I will display the query and the output and later I will describe what each one of the applications does.

grep -vE '.* [0]*[1-9][0-9]{4,}$' cars.txt

alt text

Comparing with the initial table, one can see that the lines with the fifth column cell greater then 10000, have been removed.

We can have exactly the same output by using awk command which is a whole programming language particularly useful for dealing with inputs.

cat ./cars.txt | awk '{ if ($5 <= 10000) {print} }'

In this case, as mentioned before I used a conditional check on the fifth column $5 to test whether the number was smaller than 10000, and only in that case the program print the whole line. The lines with more than 10000 are not printed and don’t come out on the standard output.

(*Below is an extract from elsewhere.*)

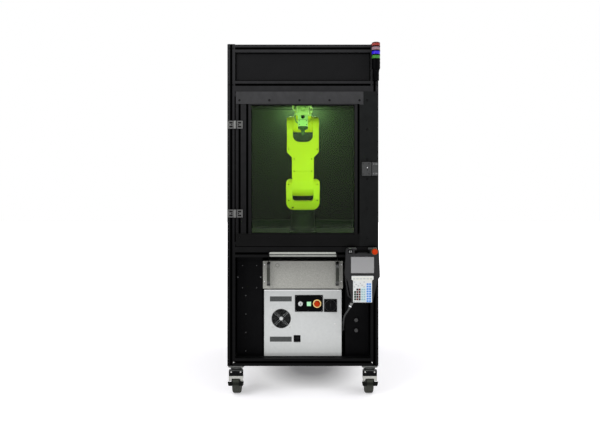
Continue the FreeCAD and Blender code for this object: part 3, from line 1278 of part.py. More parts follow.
def pendant_faces():
    top, front = PENDANT_TOP, PENDANT_FRONT
    half = SCREEN_WIDTH / 2 - RUNNING_GAP
    z1 = top - SCREEN_DOWN - RUNNING_GAP
    z0 = top - SCREEN_DOWN - SCREEN_HEIGHT + RUNNING_GAP
    screen = block(PENDANT_X - half, PENDANT_X + half, front, front + SCREEN_DEPTH, z0, z1)
    saved("pendant_screen", screen)
    half, tabs = KEYPAD_WIDTH / 2, KEYPAD_TABS / 2
    z1 = top - KEYPAD_DOWN
    z0 = z1 - KEYPAD_HEIGHT
    keypad = mirrored([(half, z0, 3), (half, z1 - 22, 2), (tabs, z1 - 22, 3), (tabs, z1, 3)])
    saved("pendant_keypad", prism("y", shifted(keypad), front - KEYPAD_DEPTH, front))


def pendant_knobs():
    face = PENDANT_FRONT
    stem = PENDANT_STEM_R
    x, z = PENDANT_X + PENDANT_KNOB_X, PENDANT_KNOB_Z
    lift = PENDANT_STOP_TRAVEL + RUNNING_GAP
    stop = [
        (0, PENDANT_STEM, 0), (stem, PENDANT_STEM, 0), (stem, -lift, 0), (PENDANT_STOP_R - 4, -lift, 0),
        (PENDANT_STOP_R, -lift - 6, 0), (PENDANT_STOP_R, -lift - 9, 0), (PENDANT_STOP_R - 5, -lift - 14, 0),
        (0, -lift - 14, 0),
    ]
    saved("pendant_estop", turned("y", x, z, face, stop))
    x = PENDANT_X - PENDANT_KNOB_X
    key = turned("y", x, z, face - RUNNING_GAP, [
        (0, PENDANT_STEM, 0), (stem, PENDANT_STEM, 0), (stem, 0, 0), (PENDANT_KEY_R, 0, 0),
        (PENDANT_KEY_R, -KNOB_RIM, 0), (0, -KNOB_RIM, 0),
    ])
    tab = block(x - 2, x + 2, face - 16, face - 7, z - 7, z + 7)
    saved("pendant_key_switch", fused(key, tab))
    wide, high = ENABLE_WIDTH / 2, ENABLE_HEIGHT / 2
    mid = PENDANT_TOP - ENABLE_DOWN
    x = PENDANT_X + ENABLE_X
    pad = prism(
        "y", rectangle(x - wide, x + wide, mid - high, mid + high, 5),
        PENDANT_BACK - ENABLE_WELL + ENABLE_TRAVEL + RUNNING_GAP, PENDANT_BACK + ENABLE_TRAVEL + 2,
    )
    saved("pendant_enable_bar", pad)


def pendant_holder():
    """Sheet bracket on the post, with an upright lip that the pendant's hook drops behind."""
    hook_z = PENDANT_TOP - CLEAT_DOWN
    lip_front = PENDANT_BACK + CLEAT_REACH - 2 * CLEAT_THICKNESS - 2 * RUNNING_GAP
    lip_back = lip_front + CLEAT_THICKNESS
    low = hook_z - CLEAT_HEIGHT - 4
    x0, x1 = PENDANT_X - CLEAT_WIDTH / 2, PENDANT_X + CLEAT_WIDTH / 2
    back = FRONT - HOLDER_SHEET
    plate = block(x0, HALF_W - LOCK_FROM_SIDE, back, FRONT, low - HOLDER_BELOW, hook_z + HOLDER_ABOVE)
    shelf = sharp([
        (back, low), (back, low + CLEAT_THICKNESS), (lip_back, low + CLEAT_THICKNESS), (lip_back, hook_z),
        (lip_front, hook_z), (lip_front, low),
    ])
    lip = prism("x", shelf, x0, x1)
    saved("pendant_holder", fused(plate, lip))


# ---------------------------------------------------------------- pendant cable
def pendant_cable():
    points = [V(*p) for p in CORD_ROUTE]
    runs = [b - a for a, b in zip(points, points[1:])]
    edges, start = [], points[0]
    for i in range(1, len(points) - 1):
        before, after = V(runs[i - 1]), V(runs[i])
        shorter = min(before.Length, after.Length)
        before.normalize()
        after.normalize()
        half = before.getAngle(after) / 2
        cut = CORD_ARC_SHARE * shorter
        radius = cut / math.tan(half)
        print("cable bend", i, "radius", round(radius, 1), "turn", round(math.degrees(2 * half), 1))
        enter, leave = points[i] - before * cut, points[i] + after * cut
        inward = after - before
        inward.normalize()
        middle = points[i] + inward * (radius / math.cos(half) - radius)
        edges.append(Part.LineSegment(start, enter).toShape())
        edges.append(Part.Arc(enter, middle, leave).toShape())
        start = leave
    edges.append(Part.LineSegment(start, points[-1]).toShape())
    path = Part.Wire(edges)
    section = Part.Wire([Part.Circle(points[0], runs[0], CORD_DIAMETER / 2).toShape()])
    tube = path.makePipeShell([section], True, False)
    swept = math.pi * (CORD_DIAMETER / 2) ** 2 * path.Length
    print("cable length", round(path.Length, 1), "volume", round(tube.Volume), "of", round(swept))
    saved("pendant_cable", tube)


os.makedirs("parts", exist_ok=True)
frame_posts()
frame_rails()
header_panel()
side_panels()
rear_panels()
roof_and_ceiling()
work_deck()
bay_panels()
cable_glands()
bay_light_bar()
chamber_light()
door_frame()
door_window()
door_cover_plates()
hinges()
interlock()
signal_tower()
controller_case()
controller_fan()
controller_fan_guard()
controller_switch_plates()
controller_knobs()
laser_source()
casters()
robot_base()
robot_turret()
robot_lower_arm()
robot_elbow()
robot_forearm()
robot_wrist()
tool_bracket()
laser_head()
pendant_body()
pendant_faces()
pendant_knobs()
pendant_holder()
pendant_cable()
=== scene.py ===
import math

import bmesh
import bpy
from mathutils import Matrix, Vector
from mathutils.bvhtree import BVHTree


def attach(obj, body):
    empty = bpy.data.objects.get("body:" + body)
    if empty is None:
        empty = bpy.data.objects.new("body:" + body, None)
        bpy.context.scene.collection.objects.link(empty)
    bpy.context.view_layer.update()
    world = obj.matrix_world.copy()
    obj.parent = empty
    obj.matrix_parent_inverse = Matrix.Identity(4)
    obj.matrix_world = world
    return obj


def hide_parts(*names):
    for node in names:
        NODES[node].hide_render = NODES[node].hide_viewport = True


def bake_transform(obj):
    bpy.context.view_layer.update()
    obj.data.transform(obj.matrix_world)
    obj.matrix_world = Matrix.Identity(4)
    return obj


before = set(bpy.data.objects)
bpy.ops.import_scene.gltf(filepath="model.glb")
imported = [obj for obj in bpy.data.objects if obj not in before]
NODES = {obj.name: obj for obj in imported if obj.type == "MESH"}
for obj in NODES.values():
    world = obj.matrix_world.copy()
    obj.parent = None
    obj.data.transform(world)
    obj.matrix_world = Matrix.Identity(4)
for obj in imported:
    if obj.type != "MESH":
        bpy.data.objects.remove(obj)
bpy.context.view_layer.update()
scene = bpy.context.scene
scene.view_settings.view_transform = "Standard"
for name in ("Cube", "Light", "Camera"):
    if name in bpy.data.objects:
        bpy.data.objects.remove(bpy.data.objects[name])

# ---- camera
camera = bpy.data.objects.new("view_camera", bpy.data.cameras.new("view_camera"))
scene.collection.objects.link(camera)
camera.location = (0, -4.35, 1.29)
camera.rotation_euler = (math.radians(90), 0, 0)
camera.data.sensor_width = 36
camera.data.lens = 38.39
camera.data.shift_x = -0.0048
camera.data.shift_y = -0.062
camera.data.clip_start = 0.05
scene.camera = camera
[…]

Tip 3 - Create a spell checker

Let’s assume that we have a dictionary with correctly-spelled words like the one below. This dictionary consists of about 2 million lines, each containing a word(or a letter).
alt text

We will use this dictionary to test how many mis-spelled words are included into a random text. For this particular excercise I have chosen an expcert from Shakespear. Below you may see the first lines.
alt text

In order to check the spelling in each word, firstly we need to have both files in the same format and style. So let’s first sort the dictionary alphabetically, convert each word in upper case and then save the result in a new file named orderDict

tr 'a-z' 'A-Z' < dict | sort -u > orderDict

Then, we should tokenize each word of the shakespear.txt to the same format.

grep -oi '[a-z]*' shakespear.txt | tr 'a-z' 'A-Z' | sort -u > words.txt

Now the words.txt and the orderDict look like this.
alt text

And finally we can test their similarity by querying the following.

comm -23 words.txt orderDict | wc -l

The output is a single number of matching words. This particular document, produces 721 matches.

The -u option of sort removes all the repeated lines after the sorting.
The grep command with the option -o prints only the matching pattern, while the -i option ignores cases.
The -23 options for the comm utility suppress the output of the second and of both files.